The increased coverage will also provide a watchful eye over the health of individual gorillas.
“In Cameroon, camera traps have shown gorillas with deformed limbs — likely an injury caused by a wire snare,” Andrew Dunn, Nigeria country director for WCS, told Mongabay via email.
Yet beyond the proven monitoring power camera traps provide, conservationists also recognize an unexpected side benefit to the rise of the humble devices: Forest-captured photos have become a lightning rod for attracting conservation funding. And for Cross River gorillas, pixels of primates make people reach for their pockets, it seems.
“Camera trap photos of Cross River gorillas have helped to raise awareness both locally and internationally and to attract greater attention and interest in Cross River gorilla conservation, including funding support,” Imong said.
Dunn agrees that camera trap images of Cross River gorillas have been valuable in securing funding for the subspecies.
“Conservation funding is always needed,” he said. “At one time it was thought that CRG conservation was a lost cause — that the population was too small to be viable and that the threats were simply too great. The camera trap photos have demonstrated that the CRG population is stable/increasing and that, after two decades of efforts by WCS, conservation is working.”

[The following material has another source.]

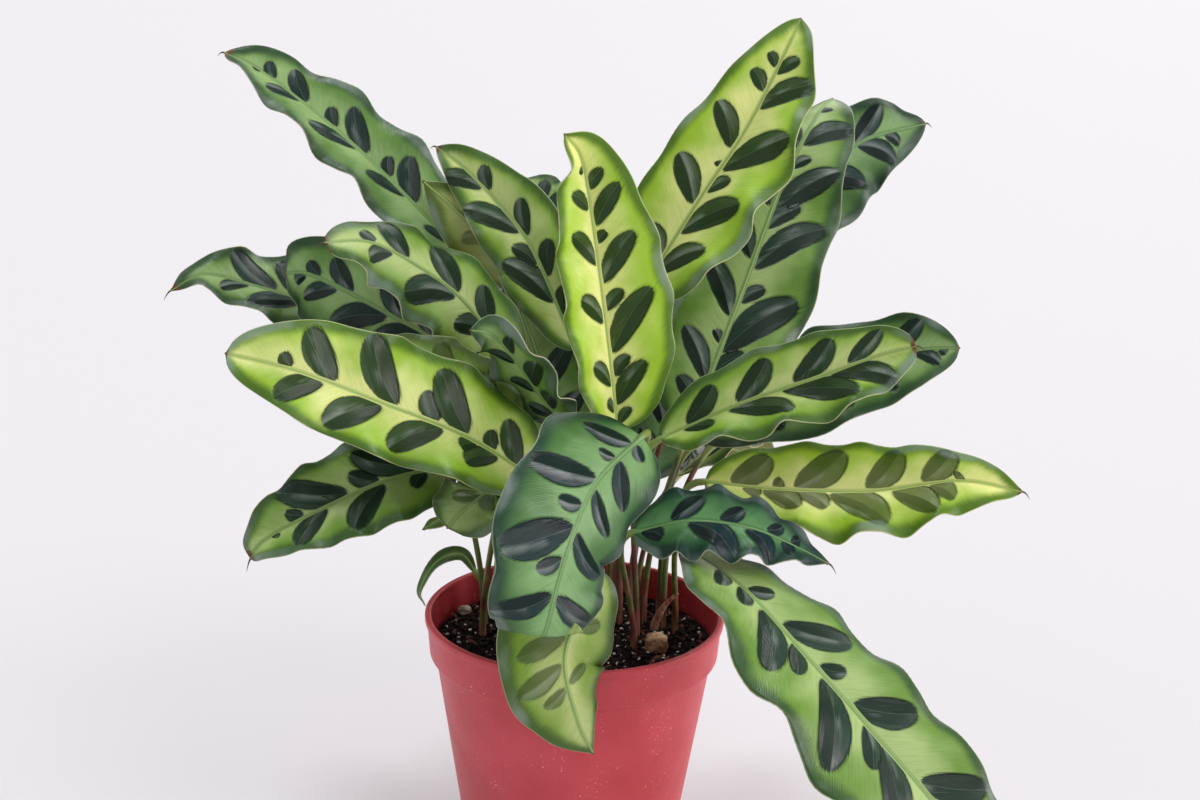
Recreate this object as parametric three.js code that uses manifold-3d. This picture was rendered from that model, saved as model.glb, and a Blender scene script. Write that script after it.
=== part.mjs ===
// A potted rattlesnake plant: waved, spotted leaves on slim stalks, in a red nursery pot of dark peat.
// Millimetres, +Z up. The origin is the centre of the pot's underside, and the front is towards -Y.
import * as THREE from 'three';
import { mergeVertices } from 'three/addons/utils/BufferGeometryUtils.js';
import Module from 'manifold-3d';

const wasm = await Module();
wasm.setup();

// Pot: a 12 cm nursery pot with a thin moulded wall.
const potHeight = 108;
const rimRadius = 60;
const collarHeight = 17;
const collarFootRadius = 58;
const collarStep = 0.8;
const wallTopRadius = 55.5;
const baseRadius = 41.5;
const baseRound = 1;
const wallThickness = 1.4;
const lipWidth = 2.6;
const lipHeight = 2.6;
const lipRound = 0.5;
const floorThickness = 2;
const drainHoles = 8;
const drainRadius = 4;
const drainRingRadius = 30;
const potSides = 40;
const drainSides = 10;
const cutPast = 1;

// Soil: it stands a little under the rim, heaped where the stalks rise.
const soilLevel = 95.5;
const soilHeap = 2.5;
const swell = 0.7;
const ripple = 0.4;
const soilGap = 0.4;
const soilSides = 40;
const soilRings = 4;

// Stalks: each stands in a plain hole, with a hair's clearance all round.
const holeDepth = 14;
const holeRadius = 2.1;
const holeSides = 8;
const stalkStandUp = 2;
const holeTop = 4;

// Leaves: thickness, keel and how the halves arch are alike on all of them.
const bladeThickness = 0.8;
const keelDepth = 1.3;
const archShare = 0.25;
const scallopShare = 0.03;
const tipHalfWidth = 0.6;
const edgeCalm = 0.6;
const ribTension = 0.5;
const stalkRadius = 1.5;
const jointRadius = 1.9;
const stepsPerWave = 4;
const fewestSteps = 8;
const longBlade = 120;
const across = [-1, -0.5, 0, 0.5, 1];
const roundShare = 0.8;
const stalkBends = [0.3, 0.6, 0.85];
const footPull = 0.4;
const jointPull = 0.22;

const colours = {
  pot: { color: 0xa8323a, roughness: 0.55, metalness: 0 },
  soil: { color: 0x231a15, roughness: 0.95, metalness: 0 },
  dark: { color: 0x55834a, roughness: 0.45, metalness: 0 },
  bright: { color: 0x9fc05c, roughness: 0.42, metalness: 0 },
  rolled: { color: 0x9a9548, roughness: 0.5, metalness: 0 },
  dry: { color: 0xa98262, roughness: 0.85, metalness: 0 },
  stone: { color: 0x9c8b78, roughness: 0.9, metalness: 0 },
};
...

Mbe Mountains’ most important piece of plastic
Back at Natural Bridge, Osang jumps from the suspended trunk back to solid ground, a camera trap in hand.
Whereas some rangers carry guns and others machetes, Osang carries a paintbrush. With deft brushstrokes, he dislodges an ant colony nestled in the corner of the camera trap and slowly extracts the SD card.
“One month of photographs are stored on this. If there are gorillas captured, then maybe this is the most important piece of plastic in Mbe!” Osang says.
Osang places the SD card safely into a tobacco tin, flings his rucksack over his shoulders, and continues through the forest on his search for Cross River gorillas.